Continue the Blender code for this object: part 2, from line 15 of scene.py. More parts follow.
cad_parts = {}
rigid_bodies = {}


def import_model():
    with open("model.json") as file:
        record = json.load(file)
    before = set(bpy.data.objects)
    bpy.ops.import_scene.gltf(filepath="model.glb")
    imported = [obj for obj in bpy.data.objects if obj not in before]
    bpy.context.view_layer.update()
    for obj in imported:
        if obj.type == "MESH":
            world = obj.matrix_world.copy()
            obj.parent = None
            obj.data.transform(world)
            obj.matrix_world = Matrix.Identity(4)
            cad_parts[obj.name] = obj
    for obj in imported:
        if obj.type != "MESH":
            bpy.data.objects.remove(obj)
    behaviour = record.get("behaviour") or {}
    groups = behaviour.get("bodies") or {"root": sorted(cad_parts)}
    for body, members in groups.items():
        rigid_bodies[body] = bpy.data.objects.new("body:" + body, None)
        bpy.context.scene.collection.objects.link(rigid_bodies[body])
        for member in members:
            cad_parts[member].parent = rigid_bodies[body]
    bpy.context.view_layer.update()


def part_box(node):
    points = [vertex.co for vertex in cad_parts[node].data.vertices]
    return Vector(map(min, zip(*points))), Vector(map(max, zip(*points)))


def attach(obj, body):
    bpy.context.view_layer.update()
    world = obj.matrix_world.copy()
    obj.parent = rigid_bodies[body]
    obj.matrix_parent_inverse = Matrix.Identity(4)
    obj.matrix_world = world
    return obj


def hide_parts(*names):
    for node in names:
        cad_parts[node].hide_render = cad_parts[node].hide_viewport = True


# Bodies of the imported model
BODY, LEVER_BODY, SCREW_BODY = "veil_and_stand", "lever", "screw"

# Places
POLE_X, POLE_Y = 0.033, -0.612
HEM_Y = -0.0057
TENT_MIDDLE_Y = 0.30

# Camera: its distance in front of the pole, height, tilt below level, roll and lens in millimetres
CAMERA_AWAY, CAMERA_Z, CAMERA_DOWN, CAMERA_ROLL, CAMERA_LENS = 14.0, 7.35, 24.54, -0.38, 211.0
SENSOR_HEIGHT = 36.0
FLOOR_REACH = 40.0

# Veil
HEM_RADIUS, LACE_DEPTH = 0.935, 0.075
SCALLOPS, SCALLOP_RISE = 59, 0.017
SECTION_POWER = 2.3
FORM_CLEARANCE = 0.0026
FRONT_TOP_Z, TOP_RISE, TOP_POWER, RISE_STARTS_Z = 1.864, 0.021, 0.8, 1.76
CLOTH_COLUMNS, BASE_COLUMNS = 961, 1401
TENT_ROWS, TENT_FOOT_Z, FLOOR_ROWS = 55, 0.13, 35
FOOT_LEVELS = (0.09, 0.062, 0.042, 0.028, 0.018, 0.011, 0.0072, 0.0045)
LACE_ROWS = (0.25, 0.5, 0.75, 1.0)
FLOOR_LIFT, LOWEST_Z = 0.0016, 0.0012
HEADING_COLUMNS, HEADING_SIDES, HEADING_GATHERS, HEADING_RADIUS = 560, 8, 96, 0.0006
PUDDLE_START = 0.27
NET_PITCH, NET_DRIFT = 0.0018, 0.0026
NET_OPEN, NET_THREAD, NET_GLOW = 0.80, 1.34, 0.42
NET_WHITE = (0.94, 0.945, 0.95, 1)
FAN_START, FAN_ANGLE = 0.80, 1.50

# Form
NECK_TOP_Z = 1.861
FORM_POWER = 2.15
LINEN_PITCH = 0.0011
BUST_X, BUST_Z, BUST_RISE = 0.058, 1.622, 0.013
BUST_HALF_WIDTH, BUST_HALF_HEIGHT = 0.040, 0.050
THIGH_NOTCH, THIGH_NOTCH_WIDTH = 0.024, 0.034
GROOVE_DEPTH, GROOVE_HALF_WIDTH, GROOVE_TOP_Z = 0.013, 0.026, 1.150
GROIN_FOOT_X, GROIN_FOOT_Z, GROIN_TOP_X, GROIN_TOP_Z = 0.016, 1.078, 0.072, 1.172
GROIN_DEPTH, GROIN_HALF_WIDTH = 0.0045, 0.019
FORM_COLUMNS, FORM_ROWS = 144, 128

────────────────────

● **PROBLEM DESCRIPTION**: Extract every line above exactly as it stands.

● **WORKED ANSWER**:
Continue the Blender code for this object: part 2, from line 15 of scene.py. More parts follow.
cad_parts = {}
rigid_bodies = {}


def import_model():
    with open("model.json") as file:
        record = json.load(file)
    before = set(bpy.data.objects)
    bpy.ops.import_scene.gltf(filepath="model.glb")
    imported = [obj for obj in bpy.data.objects if obj not in before]
    bpy.context.view_layer.update()
    for obj in imported:
        if obj.type == "MESH":
            world = obj.matrix_world.copy()
            obj.parent = None
            obj.data.transform(world)
            obj.matrix_world = Matrix.Identity(4)
            cad_parts[obj.name] = obj
    for obj in imported:
        if obj.type != "MESH":
            bpy.data.objects.remove(obj)
    behaviour = record.get("behaviour") or {}
    groups = behaviour.get("bodies") or {"root": sorted(cad_parts)}
    for body, members in groups.items():
        rigid_bodies[body] = bpy.data.objects.new("body:" + body, None)
        bpy.context.scene.collection.objects.link(rigid_bodies[body])
        for member in members:
            cad_parts[member].parent = rigid_bodies[body]
    bpy.context.view_layer.update()


def part_box(node):
    points = [vertex.co for vertex in cad_parts[node].data.vertices]
    return Vector(map(min, zip(*points))), Vector(map(max, zip(*points)))


def attach(obj, body):
    bpy.context.view_layer.update()
    world = obj.matrix_world.copy()
    obj.parent = rigid_bodies[body]
    obj.matrix_parent_inverse = Matrix.Identity(4)
    obj.matrix_world = world
    return obj


def hide_parts(*names):
    for node in names:
        cad_parts[node].hide_render = cad_parts[node].hide_viewport = True


# Bodies of the imported model
BODY, LEVER_BODY, SCREW_BODY = "veil_and_stand", "lever", "screw"

# Places
POLE_X, POLE_Y = 0.033, -0.612
HEM_Y = -0.0057
TENT_MIDDLE_Y = 0.30

# Camera: its distance in front of the pole, height, tilt below level, roll and lens in millimetres
CAMERA_AWAY, CAMERA_Z, CAMERA_DOWN, CAMERA_ROLL, CAMERA_LENS = 14.0, 7.35, 24.54, -0.38, 211.0
SENSOR_HEIGHT = 36.0
FLOOR_REACH = 40.0

# Veil
HEM_RADIUS, LACE_DEPTH = 0.935, 0.075
SCALLOPS, SCALLOP_RISE = 59, 0.017
SECTION_POWER = 2.3
FORM_CLEARANCE = 0.0026
FRONT_TOP_Z, TOP_RISE, TOP_POWER, RISE_STARTS_Z = 1.864, 0.021, 0.8, 1.76
CLOTH_COLUMNS, BASE_COLUMNS = 961, 1401
TENT_ROWS, TENT_FOOT_Z, FLOOR_ROWS = 55, 0.13, 35
FOOT_LEVELS = (0.09, 0.062, 0.042, 0.028, 0.018, 0.011, 0.0072, 0.0045)
LACE_ROWS = (0.25, 0.5, 0.75, 1.0)
FLOOR_LIFT, LOWEST_Z = 0.0016, 0.0012
HEADING_COLUMNS, HEADING_SIDES, HEADING_GATHERS, HEADING_RADIUS = 560, 8, 96, 0.0006
PUDDLE_START = 0.27
NET_PITCH, NET_DRIFT = 0.0018, 0.0026
NET_OPEN, NET_THREAD, NET_GLOW = 0.80, 1.34, 0.42
NET_WHITE = (0.94, 0.945, 0.95, 1)
FAN_START, FAN_ANGLE = 0.80, 1.50

# Form
NECK_TOP_Z = 1.861
FORM_POWER = 2.15
LINEN_PITCH = 0.0011
BUST_X, BUST_Z, BUST_RISE = 0.058, 1.622, 0.013
BUST_HALF_WIDTH, BUST_HALF_HEIGHT = 0.040, 0.050
THIGH_NOTCH, THIGH_NOTCH_WIDTH = 0.024, 0.034
GROOVE_DEPTH, GROOVE_HALF_WIDTH, GROOVE_TOP_Z = 0.013, 0.026, 1.150
GROIN_FOOT_X, GROIN_FOOT_Z, GROIN_TOP_X, GROIN_TOP_Z = 0.016, 1.078, 0.072, 1.172
GROIN_DEPTH, GROIN_HALF_WIDTH = 0.0045, 0.019
FORM_COLUMNS, FORM_ROWS = 144, 128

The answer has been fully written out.